The Canadian Charter of Rights and Freedoms prohibits the government of Canada from enacting laws that discriminate on the basis of citizenship. Even if the Canadian federal government has signed a treaty with the US on banking, how can Parliament rely on that treaty to pass a law authorizing banks to deny service to Americans in Canada based solely on their citizenship?
Interestingly, one of the few ways to lose US birthright citizenship is to join a foreign military.
One of my cow-orkers had that happen by accident. He was born in the USA to already-naturalized US citizen parents, so he was fully a birthright US citizen. He attended college in Canada as a non-Canadian but with the appropriate permission to live in Canada where his Dad was then stationed as a career US Foreign Service officer.

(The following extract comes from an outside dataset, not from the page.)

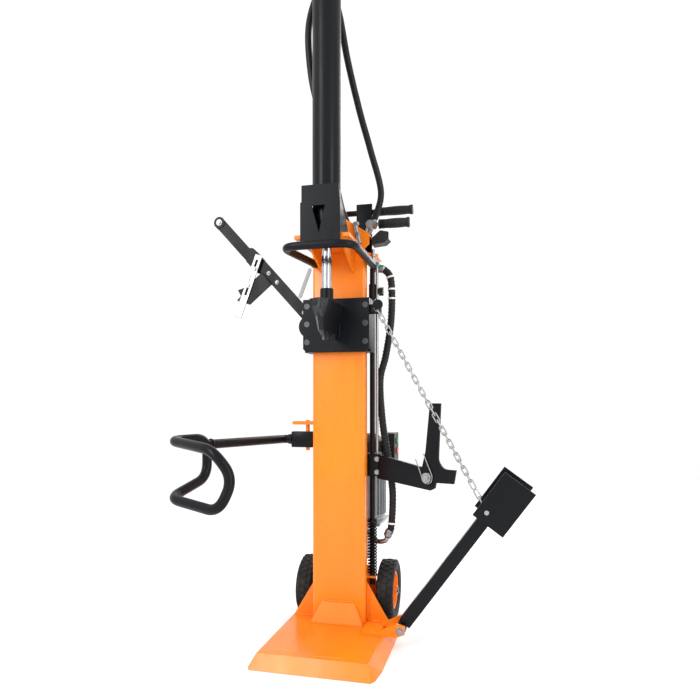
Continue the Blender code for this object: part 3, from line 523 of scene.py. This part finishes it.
def make_tubes():
    """The guard hoop, and the catch arm with its grab loop and welds."""
    shape = bmesh.new()
    hoop = [(x, y, GUARD_Z) for x, y in GUARD_HOOP]
    sweep(shape, rounded_path(hoop, 0.055, 14), GUARD_RADIUS, 28)
    piece("guard_hoop_fine", shape, "black", "frame", "guard_hoop")
    weld_bead("hoop_weld", [(-0.092, 0.0, 1.240), (-0.092, 0.0, 1.261)], 0.002, "black")

    shape = bmesh.new()
    sweep(shape, rounded_path([ARM_ROOT, ARM_BEND, ARM_END], 0.040, 14), ARM_RADIUS, 28)
    sweep(shape, rounded_path(GRAB_LOOP, 0.045, 12, cyclic=True), ARM_RADIUS, 28, cyclic=True)
    piece("catch_arm_fine", shape, "black", BODY_OF["catch_arm"], "catch_arm")
    shape = bmesh.new()
    run = (ARM_END - ARM_BEND).normalized()
    seam = [ARM_END - run * (0.016 + 0.0008 * sin(a * 9)) + 0.0158 * (Z * cos(a) + run.cross(Z) * sin(a))
            for a in turns(60)]
    sweep(shape, seam, 0.0026, 8, cyclic=True)
    lathe(shape, [(0.0152, 0), (0.0195, 0.001), (0.0175, 0.014), (0.0152, 0.020)],
          ARM_ROOT + X * 0.0008, -X, 32)
    piece("catch_arm_welds", shape, "black", BODY_OF["catch_arm"], sharp=60)


def hose_end(shape, where, direction, radius, length=0.030):
    """Add the crimped shell on the end of a hose."""
    crimps, spacing, bare = 5, 0.16, radius * 0.9
    profile = [(bare, 0)]
    for i in range(crimps):
        start = spacing * i
        profile += [(radius * 1.22, length * (0.05 + start)), (radius * 1.22, length * (0.14 + start)),
                    (radius * 1.12, length * (0.17 + start))]
    lathe(shape, profile + [(bare, length)], where, direction, 32)


def make_hoses():
    """The two hoses to the cylinder, with their crimped ends."""
    for node, route, radius in HOSES:
        path = smooth_path(route, 14)
        shape = bmesh.new()
        sweep(shape, path, radius, 24)
        piece(f"{node}_fine", shape, "hose", "frame", node)
        shape = bmesh.new()
        for start, ahead in ((path[0], path[2]), (path[-1], path[-3])):
            hose_end(shape, start, ahead - start, radius)
        piece(f"{node}_ends", shape, "zinc", "frame", sharp=25)


def make_pressure_hose():
    """The wrapped hose beside the column, with its ties, crimped ends and lower pipe."""
    path = smooth_path(PRESSURE_HOSE, 26)
    shape = bmesh.new()
    sweep(shape, path, PRESSURE_RADIUS, 20)
    piece("pressure_hose_fine", shape, "hose", "frame", "pressure_hose")

    wrap = []
    travelled = 0.0
    for before, point, after in zip(path, path[1:], path[2:]):
        _, across, other = frame_of(after - before, Y)
        span = (point - before).length
        for step in range(WRAP_STEPS):
            travelled += span / WRAP_STEPS
            angle = 2 * pi * travelled / WRAP_PITCH
            centre = before.lerp(point, (step + 1) / WRAP_STEPS)
            wrap.append(centre + WRAP_AT * (across * cos(angle) + other * sin(angle)))
    shape = bmesh.new()
    sweep(shape, wrap[WRAP_STEPS:-WRAP_STEPS], WRAP_RADIUS, 6)
    piece("hose_wrap", shape, "plastic", "frame", sharp=70)

    shape = bmesh.new()
    for height in TIE_HEIGHTS:
        i = min(range(2, len(path) - 2), key=lambda k: abs(path[k].z - height))
        lathe(shape, [(0.0128, -0.003), (0.0146, -0.003), (0.0149, 0), (0.0146, 0.003), (0.0128, 0.003)],
              path[i], path[i + 1] - path[i - 1], 28)
    piece("hose_ties", shape, "white", "frame", sharp=50)

    shape = bmesh.new()
    sweep(shape, rounded_path(PRESSURE_PIPE, 0.020, 8), 0.0085, 20)
    hose_end(shape, path[-1] + Z * 0.004, path[-3] - path[-1], 0.0122, 0.026)
    hose_end(shape, path[0], path[3] - path[0], 0.0122, 0.024)
    hexagon(shape, (0.1165, 0.102, 1.2485), -X, 0.0125, 0.014)
    piece("pressure_hose_ends", shape, "zinc", "frame", sharp=30)


def make_spring():
    """The stroke rod's return spring: an even coil between its bracket and the rod's collar."""
    per_turn, clear = 26, 0.0004
    count = SPRING_TURNS * per_turn
    rise = SPRING_HIGH - SPRING_LOW - 2 * SPRING_WIRE - 2 * clear
    path = []
    for i in range(count + 1):
        a = 2 * pi * i / per_turn
        path.append((STROKE_X + SPRING_COIL * cos(a), STROKE_Y + SPRING_COIL * sin(a),
                     SPRING_LOW + SPRING_WIRE + clear + rise * i / count))
    shape = bmesh.new()
    sweep(shape, path, SPRING_WIRE, 10)
    piece("return_spring_fine", shape, "black", BODY_OF["return_spring"], "return_spring")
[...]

One summer he took a part time job as an honor guard “extra” working for the Canadian military. They’d dress up like soldiers in the fancy ceremonial uniforms with unloaded guns and parade around for the tourists. The paperwork to hire on for this job was a variation on the paperwork to enlist as a real soldier in the real Canadian military. An unscrupulous recruiter substituted the paperwork and a couple dozen “extras” suddenly found themselves AWOL from the boot camp they hadn’t intended to sign up for. Oops. They were all Canadians except for my cow-orker.
Double oops on him when the US found out. They yanked his US citizenship and even his Dad couldn’t fix that. Fortunately he was also a Dutch citizen by virtue of his parents’ birth nationality. Otherwise he’d have been a stateless man serving in the Canadian military. Oddly, even though he’d enlisted in their military, the Canadians did not want to take him on as a citizen as well. Actually not so odd; the Canadians would not want an e.g. 2-year stint as an enlistee to be the express lane to Canadian citizenship.
Note to young folks: make sure to fully understand any government paperwork BEFORE you sign it.